The undersigned judge approved the parties' stipulation and dismissed the action without prejudice on December 4, one day after the parties filed their stipulation. Nonetheless, plaintiffs did not request fees until March, two months after the time for requesting fees, January 5, 2015, passed (Dkt. Nos. 35-36, 38).
Even assuming arguendo plaintiffs' claim that a stipulation of voluntary dismissal without prejudice could be appealed, plaintiffs' motion is untimely. Plaintiffs argue that "under Fed. R. App. Pro. (4)(a) the deadline for anyone to appeal the Stipulated Order was February 2, 2015" (Reply at 6). Not so. Rule 4(a) only extends the time to appeal to sixty days if the United States, its agencies, or its officials are parties to the suit. The named parties to this action do not include the United States, a federal agency, or a federal official. Plaintiffs had thirty days, not sixty days, to appeal. They should have then filed their motion by February 4.

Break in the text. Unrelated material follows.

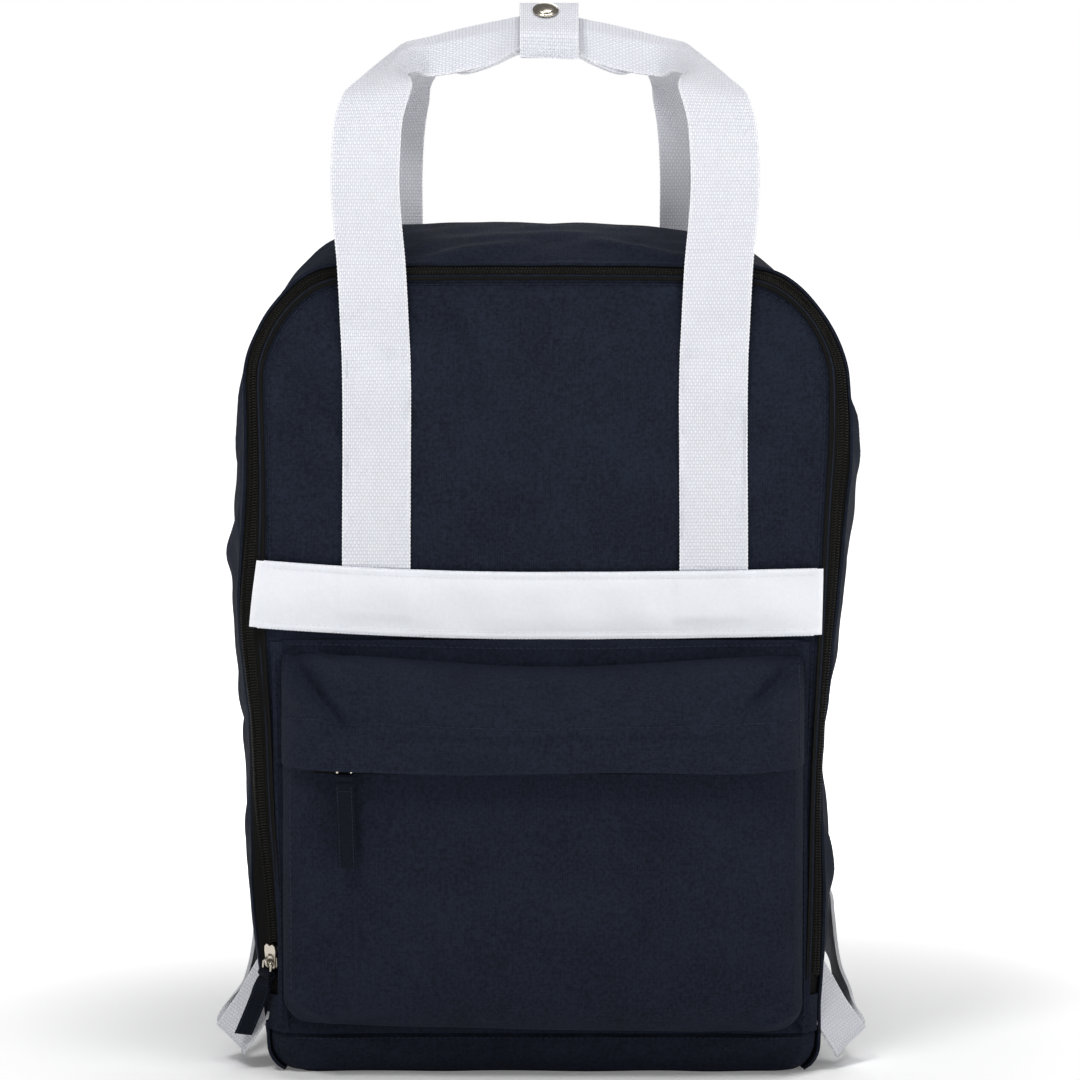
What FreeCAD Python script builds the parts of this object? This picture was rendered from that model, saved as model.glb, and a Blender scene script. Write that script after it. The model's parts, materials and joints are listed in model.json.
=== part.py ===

Finally, plaintiffs submit no evidence that they met and conferred prior to filing their motion for attorney's fees. This is an additional reason that counsels against awarding fees in this matter. See Ibrahim v. Department of Homeland Security, No. C-06-00545-WHA, 2014 WL 1493561, at *5 (N.D. Cal. Apr. 15, 2014) (collecting cases).